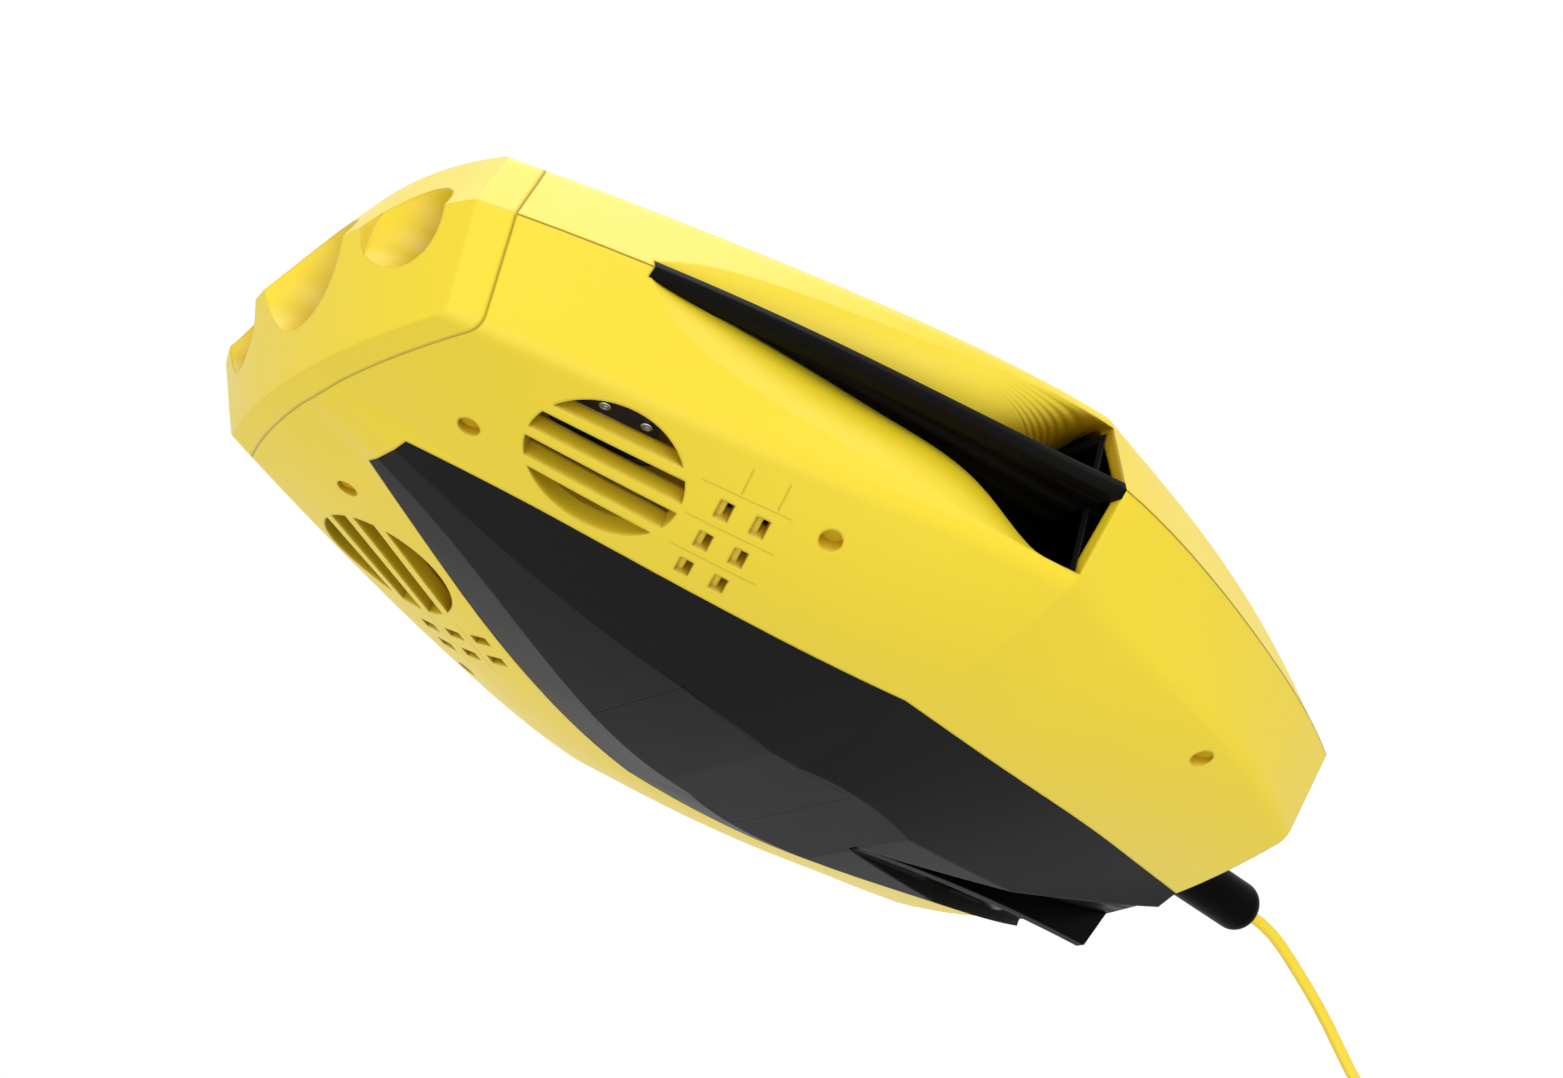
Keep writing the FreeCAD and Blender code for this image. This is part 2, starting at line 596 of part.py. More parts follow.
# ---------------------------------------------------------------------------
# Rear ducts for the two horizontal thrusters
# ---------------------------------------------------------------------------
def duct_solid(wall):
    """Scoop throat to round bore to tail, grown by a wall."""
    last = len(SCOOP) - 1
    y = size("scoop%d_y" % last)
    x_in = size("scoop%d_inner" % last) + 2
    x_out = station(WIDEST, "edge") - 10.5
    half = size("scoop%d_half" % last) - 2.4
    centre = size("duct_x")
    radius = size("duct_radius") + wall
    round_y = size("duct_round_y")
    corners = [V(x_in - wall, y, PARTING - half - wall), V(x_out + wall, y, PARTING - half - wall),
               V(x_out + wall, y, PARTING + half + wall), V(x_in - wall, y, PARTING + half + wall)]
    mouth = Part.makePolygon(corners + [corners[0]])
    quarter = math.pi / 2

    def on_circle(angle):
        return V(centre + radius * math.cos(angle), round_y, PARTING + radius * math.sin(angle))

    arcs = [Part.Arc(on_circle(a), on_circle(a + quarter / 2), on_circle(a + quarter)).toShape()
            for a in [-1.5 * quarter, -0.5 * quarter, 0.5 * quarter, 1.5 * quarter]]
    throat = Part.makeLoft([mouth, Part.Wire(arcs)], True, True)
    bore = cylinder(radius, V(centre, round_y, PARTING), V(centre, HALF_LENGTH + 20, PARTING))
    return single(throat.fuse(bore))


def side_duct():
    return single(duct_solid(size("duct_wall")).cut(duct_solid(0.0)).common(OUTER))


def outlet_guard():
    """A round guard with three bars across a rear duct."""
    radius = size("duct_radius") - GAP
    start = V(size("duct_x"), size("guard_y"), PARTING)
    end = V(start.x, start.y + size("guard_thick"), PARTING)
    bar = size("guard_bar")
    rim = cylinder(radius, start, end).cut(cylinder(radius - bar, start, end))
    bars = []
    for step in (-1, 0, 1):
        z = PARTING + step * radius / 2
        low = V(start.x - radius, start.y, z - bar / 2)
        bars.append(block(low, V(start.x + radius, end.y, z + bar / 2)))
    bars = Part.makeCompound(bars).common(cylinder(radius - bar / 2, start, end))
    return single(rim.fuse(bars))


# ---------------------------------------------------------------------------
# The two hull shells
# ---------------------------------------------------------------------------
def room():
    """The hollow inside the shells."""
    wall = size("wall")
    lining = wall + size("panel_thick")
    return single(hull_form(wall, lining, True).cut(ventral_wedge(lining, lining)))


ROOM = room()
DEEP = size("hull_height") + 20


def screw_places():
    port = [(size(name + "_screw_x"), size(name + "_screw_y")) for name in ("front", "mid", "rear")]
    return port + [(-x, y) for x, y in port]


def panel_screw_places():
    x, y = size("panel_screw_x"), size("panel_screw_y")
    return [(x, y), (-x, y)]


def panel_screw_head(y):
    """Height of a belly panel screw's seat on the recess floor."""
    return ventral_floor(y) + size("panel_thick") / 2


def case_post_places():
    x, inset = size("case_post_x"), size("case_post_inset")
    front = size("case_front_y") + inset
    rear = size("case_front_y") + size("case_length") - inset
    return [(x, front), (x, rear), (-x, front), (-x, rear)]


def upright_tube(radius, wall, x, y):
    """The lining of a vertical thruster's tunnel, between the skins."""
    tube = tunnel(radius + wall, x, y).cut(tunnel(radius, x, y))
    return single(tube.common(ROOM))


def screw_seat(x, y):
    """Height of the seat of a shell screw's head."""
    return hull_bottom(x, y) + size("screw_hole_depth")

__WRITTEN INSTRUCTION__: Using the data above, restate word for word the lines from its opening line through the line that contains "return V(centre +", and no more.

__TASK RESULT__:
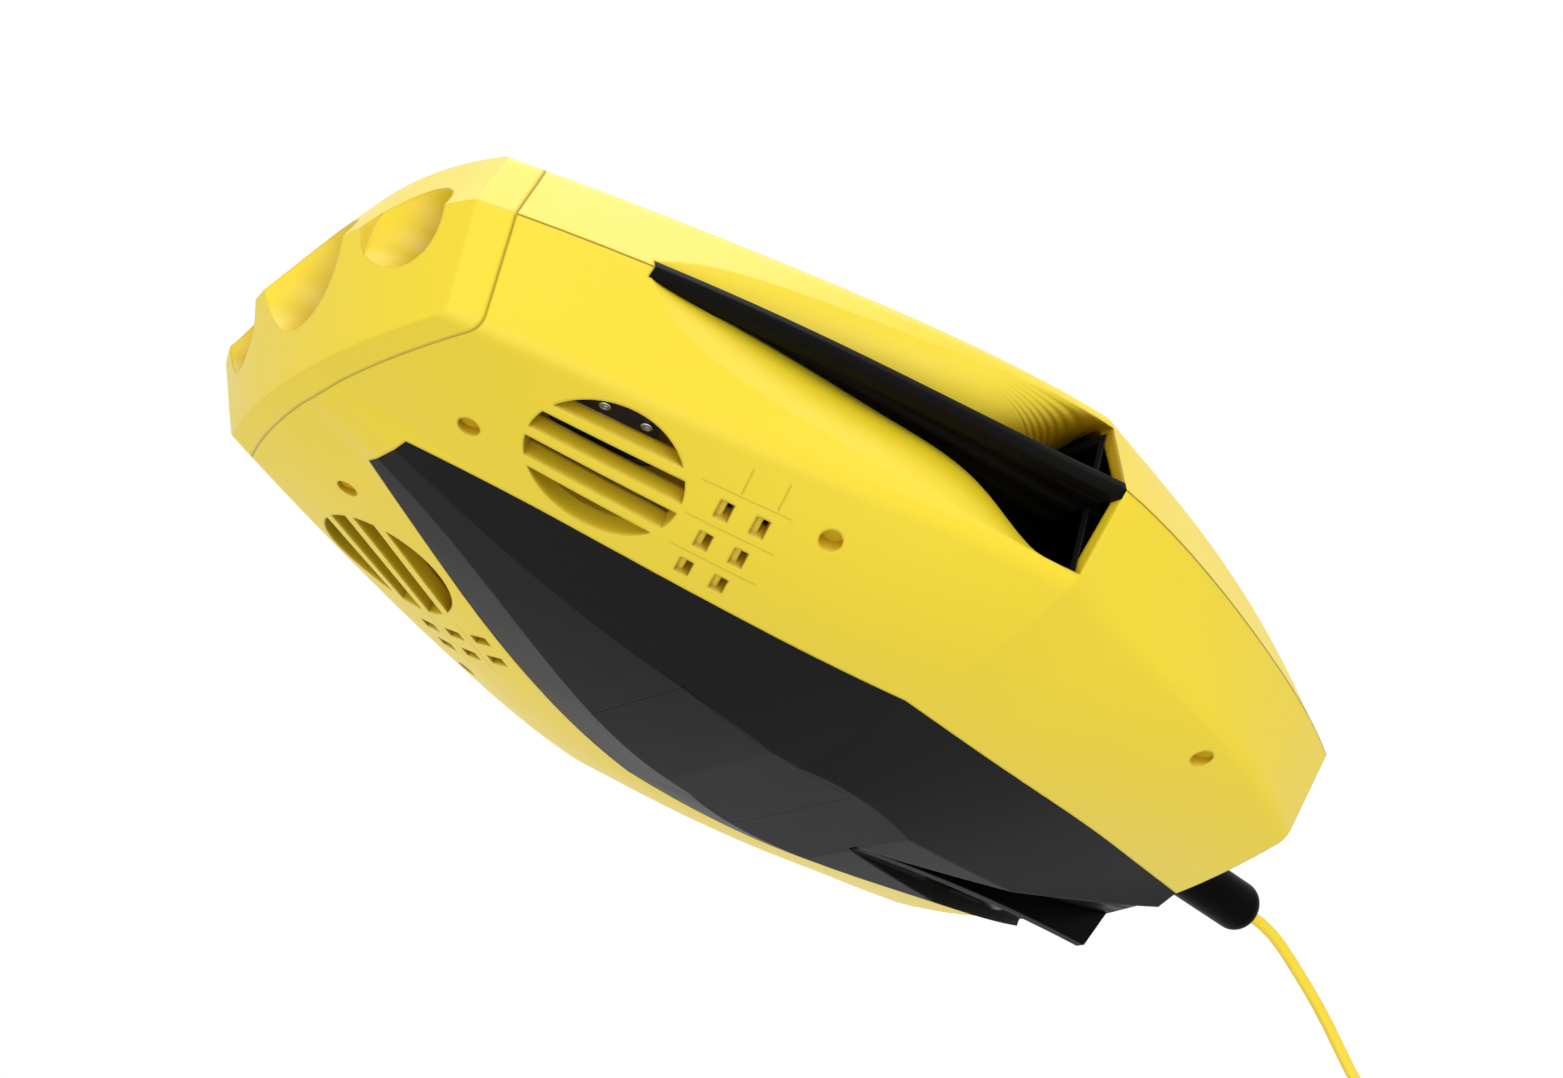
Keep writing the FreeCAD and Blender code for this image. This is part 2, starting at line 596 of part.py. More parts follow.
# ---------------------------------------------------------------------------
# Rear ducts for the two horizontal thrusters
# ---------------------------------------------------------------------------
def duct_solid(wall):
    """Scoop throat to round bore to tail, grown by a wall."""
    last = len(SCOOP) - 1
    y = size("scoop%d_y" % last)
    x_in = size("scoop%d_inner" % last) + 2
    x_out = station(WIDEST, "edge") - 10.5
    half = size("scoop%d_half" % last) - 2.4
    centre = size("duct_x")
    radius = size("duct_radius") + wall
    round_y = size("duct_round_y")
    corners = [V(x_in - wall, y, PARTING - half - wall), V(x_out + wall, y, PARTING - half - wall),
               V(x_out + wall, y, PARTING + half + wall), V(x_in - wall, y, PARTING + half + wall)]
    mouth = Part.makePolygon(corners + [corners[0]])
    quarter = math.pi / 2

    def on_circle(angle):
        return V(centre + radius * math.cos(angle), round_y, PARTING + radius * math.sin(angle))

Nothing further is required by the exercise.